[begin INFORMATION SHOWN]

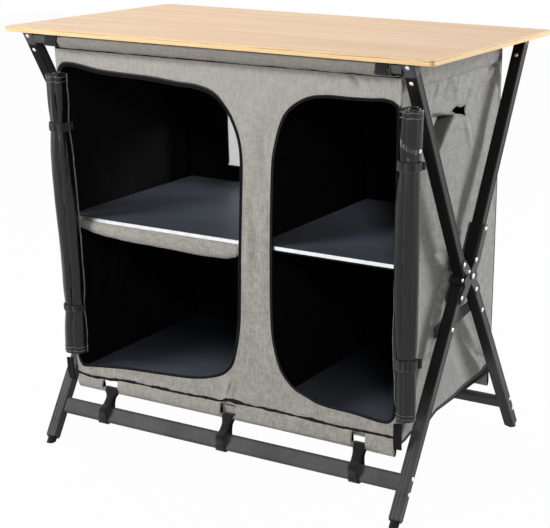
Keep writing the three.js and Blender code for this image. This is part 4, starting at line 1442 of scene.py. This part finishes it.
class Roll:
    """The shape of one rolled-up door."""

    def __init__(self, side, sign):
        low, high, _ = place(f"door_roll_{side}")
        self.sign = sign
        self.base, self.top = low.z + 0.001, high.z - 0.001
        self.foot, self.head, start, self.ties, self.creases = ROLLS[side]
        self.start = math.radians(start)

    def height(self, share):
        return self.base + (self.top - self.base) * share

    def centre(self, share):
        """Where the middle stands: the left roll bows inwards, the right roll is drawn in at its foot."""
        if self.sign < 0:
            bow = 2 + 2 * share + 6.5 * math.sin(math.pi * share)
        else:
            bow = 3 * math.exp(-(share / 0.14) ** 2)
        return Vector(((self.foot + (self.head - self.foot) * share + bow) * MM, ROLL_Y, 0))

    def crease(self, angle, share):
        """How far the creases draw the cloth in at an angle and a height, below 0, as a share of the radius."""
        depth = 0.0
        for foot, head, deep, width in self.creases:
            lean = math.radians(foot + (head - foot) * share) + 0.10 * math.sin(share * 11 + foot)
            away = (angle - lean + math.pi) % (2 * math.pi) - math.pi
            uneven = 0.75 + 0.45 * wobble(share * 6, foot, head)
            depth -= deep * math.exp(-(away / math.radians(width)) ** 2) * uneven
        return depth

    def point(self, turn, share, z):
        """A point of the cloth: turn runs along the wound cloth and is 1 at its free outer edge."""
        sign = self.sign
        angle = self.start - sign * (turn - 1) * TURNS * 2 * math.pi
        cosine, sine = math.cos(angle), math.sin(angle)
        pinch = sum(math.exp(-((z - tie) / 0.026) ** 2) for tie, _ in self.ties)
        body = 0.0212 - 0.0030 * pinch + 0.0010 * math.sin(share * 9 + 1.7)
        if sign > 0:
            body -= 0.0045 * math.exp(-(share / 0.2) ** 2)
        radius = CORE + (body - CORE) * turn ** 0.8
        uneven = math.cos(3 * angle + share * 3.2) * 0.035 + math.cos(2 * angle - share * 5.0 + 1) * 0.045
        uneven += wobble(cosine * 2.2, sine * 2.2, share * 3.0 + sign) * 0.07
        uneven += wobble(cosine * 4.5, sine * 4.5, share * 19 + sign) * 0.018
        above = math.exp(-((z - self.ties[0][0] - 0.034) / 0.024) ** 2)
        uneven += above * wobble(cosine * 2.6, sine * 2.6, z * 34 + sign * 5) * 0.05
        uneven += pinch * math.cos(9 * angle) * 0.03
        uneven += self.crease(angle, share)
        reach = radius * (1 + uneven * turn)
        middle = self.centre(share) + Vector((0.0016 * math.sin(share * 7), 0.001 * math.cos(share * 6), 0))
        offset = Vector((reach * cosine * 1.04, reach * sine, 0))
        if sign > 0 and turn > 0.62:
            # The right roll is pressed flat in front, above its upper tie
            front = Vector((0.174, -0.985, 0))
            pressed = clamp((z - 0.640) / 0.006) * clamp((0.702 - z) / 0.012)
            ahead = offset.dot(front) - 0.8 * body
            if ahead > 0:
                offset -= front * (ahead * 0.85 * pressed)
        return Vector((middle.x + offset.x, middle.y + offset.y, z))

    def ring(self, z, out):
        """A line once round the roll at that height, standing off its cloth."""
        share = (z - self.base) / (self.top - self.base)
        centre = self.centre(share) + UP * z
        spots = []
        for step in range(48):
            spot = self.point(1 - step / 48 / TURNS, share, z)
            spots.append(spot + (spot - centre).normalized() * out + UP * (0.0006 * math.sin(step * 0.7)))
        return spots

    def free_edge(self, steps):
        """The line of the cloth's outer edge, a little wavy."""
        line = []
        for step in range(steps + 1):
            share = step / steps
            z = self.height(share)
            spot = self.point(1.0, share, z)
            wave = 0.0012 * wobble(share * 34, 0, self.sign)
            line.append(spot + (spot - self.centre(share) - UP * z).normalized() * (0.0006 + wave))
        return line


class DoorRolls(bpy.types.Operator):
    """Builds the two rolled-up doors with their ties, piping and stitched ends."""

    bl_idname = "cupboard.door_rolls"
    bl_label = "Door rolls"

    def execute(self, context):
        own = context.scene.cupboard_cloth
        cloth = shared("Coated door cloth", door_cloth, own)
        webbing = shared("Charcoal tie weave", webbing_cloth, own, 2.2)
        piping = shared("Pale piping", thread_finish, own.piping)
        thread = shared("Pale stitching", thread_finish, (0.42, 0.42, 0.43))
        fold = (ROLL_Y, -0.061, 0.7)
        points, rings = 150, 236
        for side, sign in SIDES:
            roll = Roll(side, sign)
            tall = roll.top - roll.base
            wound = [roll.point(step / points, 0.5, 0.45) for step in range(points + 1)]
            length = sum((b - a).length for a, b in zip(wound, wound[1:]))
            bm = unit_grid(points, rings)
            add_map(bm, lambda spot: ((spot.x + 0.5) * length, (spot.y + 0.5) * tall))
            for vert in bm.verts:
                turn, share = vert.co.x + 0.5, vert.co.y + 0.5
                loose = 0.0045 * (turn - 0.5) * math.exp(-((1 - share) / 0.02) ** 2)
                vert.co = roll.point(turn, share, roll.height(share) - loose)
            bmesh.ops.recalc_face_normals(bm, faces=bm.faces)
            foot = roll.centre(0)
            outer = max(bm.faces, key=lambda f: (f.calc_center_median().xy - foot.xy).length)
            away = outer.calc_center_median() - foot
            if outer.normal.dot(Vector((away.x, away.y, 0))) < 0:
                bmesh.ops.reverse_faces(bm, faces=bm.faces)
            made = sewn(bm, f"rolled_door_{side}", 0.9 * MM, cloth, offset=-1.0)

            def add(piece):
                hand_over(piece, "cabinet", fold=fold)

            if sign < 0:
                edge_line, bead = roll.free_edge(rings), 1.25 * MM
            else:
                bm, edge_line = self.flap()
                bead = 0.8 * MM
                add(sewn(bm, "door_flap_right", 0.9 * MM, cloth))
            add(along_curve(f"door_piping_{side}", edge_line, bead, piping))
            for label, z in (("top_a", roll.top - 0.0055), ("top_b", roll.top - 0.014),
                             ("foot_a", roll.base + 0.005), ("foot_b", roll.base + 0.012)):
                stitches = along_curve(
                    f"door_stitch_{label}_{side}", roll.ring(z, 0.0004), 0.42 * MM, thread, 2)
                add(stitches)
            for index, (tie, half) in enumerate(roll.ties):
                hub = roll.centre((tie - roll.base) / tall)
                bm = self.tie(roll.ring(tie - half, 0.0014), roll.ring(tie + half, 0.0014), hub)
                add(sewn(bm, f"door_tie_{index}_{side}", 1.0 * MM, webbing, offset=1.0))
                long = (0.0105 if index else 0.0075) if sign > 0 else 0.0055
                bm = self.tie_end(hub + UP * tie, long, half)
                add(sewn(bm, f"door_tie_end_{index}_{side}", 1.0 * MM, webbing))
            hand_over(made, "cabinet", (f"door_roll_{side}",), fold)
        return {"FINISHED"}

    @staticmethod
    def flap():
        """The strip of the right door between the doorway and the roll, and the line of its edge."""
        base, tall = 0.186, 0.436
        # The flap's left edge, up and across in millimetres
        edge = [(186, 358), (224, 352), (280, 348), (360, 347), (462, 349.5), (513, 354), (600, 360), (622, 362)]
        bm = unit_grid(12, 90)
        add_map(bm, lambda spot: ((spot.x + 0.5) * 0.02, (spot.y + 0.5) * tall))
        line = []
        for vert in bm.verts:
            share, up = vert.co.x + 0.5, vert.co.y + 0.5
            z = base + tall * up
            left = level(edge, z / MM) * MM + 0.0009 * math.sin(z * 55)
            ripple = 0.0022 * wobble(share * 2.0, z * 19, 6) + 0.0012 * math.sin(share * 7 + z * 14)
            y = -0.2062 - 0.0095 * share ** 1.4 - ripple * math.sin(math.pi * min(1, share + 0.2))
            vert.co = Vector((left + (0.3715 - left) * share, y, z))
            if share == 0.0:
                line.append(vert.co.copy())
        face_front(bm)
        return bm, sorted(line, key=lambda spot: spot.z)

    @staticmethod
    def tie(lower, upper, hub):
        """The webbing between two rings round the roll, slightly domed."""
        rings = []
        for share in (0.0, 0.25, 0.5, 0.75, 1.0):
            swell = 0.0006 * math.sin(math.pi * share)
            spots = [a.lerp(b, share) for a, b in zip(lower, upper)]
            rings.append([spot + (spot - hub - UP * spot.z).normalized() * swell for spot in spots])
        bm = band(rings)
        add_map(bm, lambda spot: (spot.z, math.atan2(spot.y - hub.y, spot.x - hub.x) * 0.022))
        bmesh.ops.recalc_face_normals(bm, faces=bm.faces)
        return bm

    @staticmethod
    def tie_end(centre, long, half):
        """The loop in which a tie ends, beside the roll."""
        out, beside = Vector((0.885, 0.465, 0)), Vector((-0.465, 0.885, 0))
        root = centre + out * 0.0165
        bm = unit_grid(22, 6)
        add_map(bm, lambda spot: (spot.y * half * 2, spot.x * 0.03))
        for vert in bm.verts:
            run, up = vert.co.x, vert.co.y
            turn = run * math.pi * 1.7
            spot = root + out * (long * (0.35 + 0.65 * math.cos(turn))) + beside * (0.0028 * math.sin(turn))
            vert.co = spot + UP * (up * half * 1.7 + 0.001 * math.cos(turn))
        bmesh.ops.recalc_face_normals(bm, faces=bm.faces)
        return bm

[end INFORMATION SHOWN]

- [WRITTEN INSTRUCTION] Emit, unaltered, the lines from the top of the listing down through the line that holds "return self.base +"; emit nothing else.

- [RESPONSE TO THIS EXERCISE]
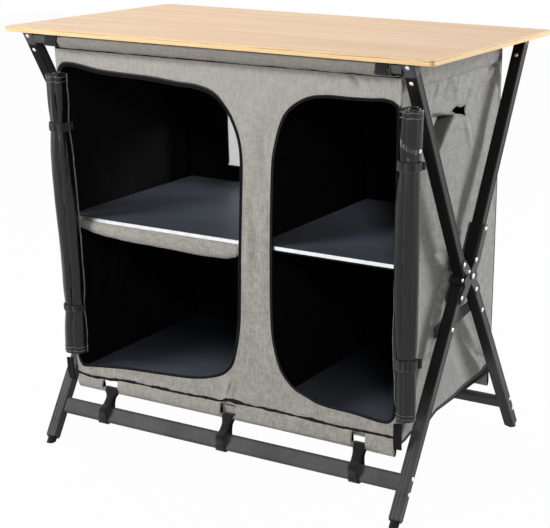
Keep writing the three.js and Blender code for this image. This is part 4, starting at line 1442 of scene.py. This part finishes it.
class Roll:
    """The shape of one rolled-up door."""

    def __init__(self, side, sign):
        low, high, _ = place(f"door_roll_{side}")
        self.sign = sign
        self.base, self.top = low.z + 0.001, high.z - 0.001
        self.foot, self.head, start, self.ties, self.creases = ROLLS[side]
        self.start = math.radians(start)

    def height(self, share):
        return self.base + (self.top - self.base) * share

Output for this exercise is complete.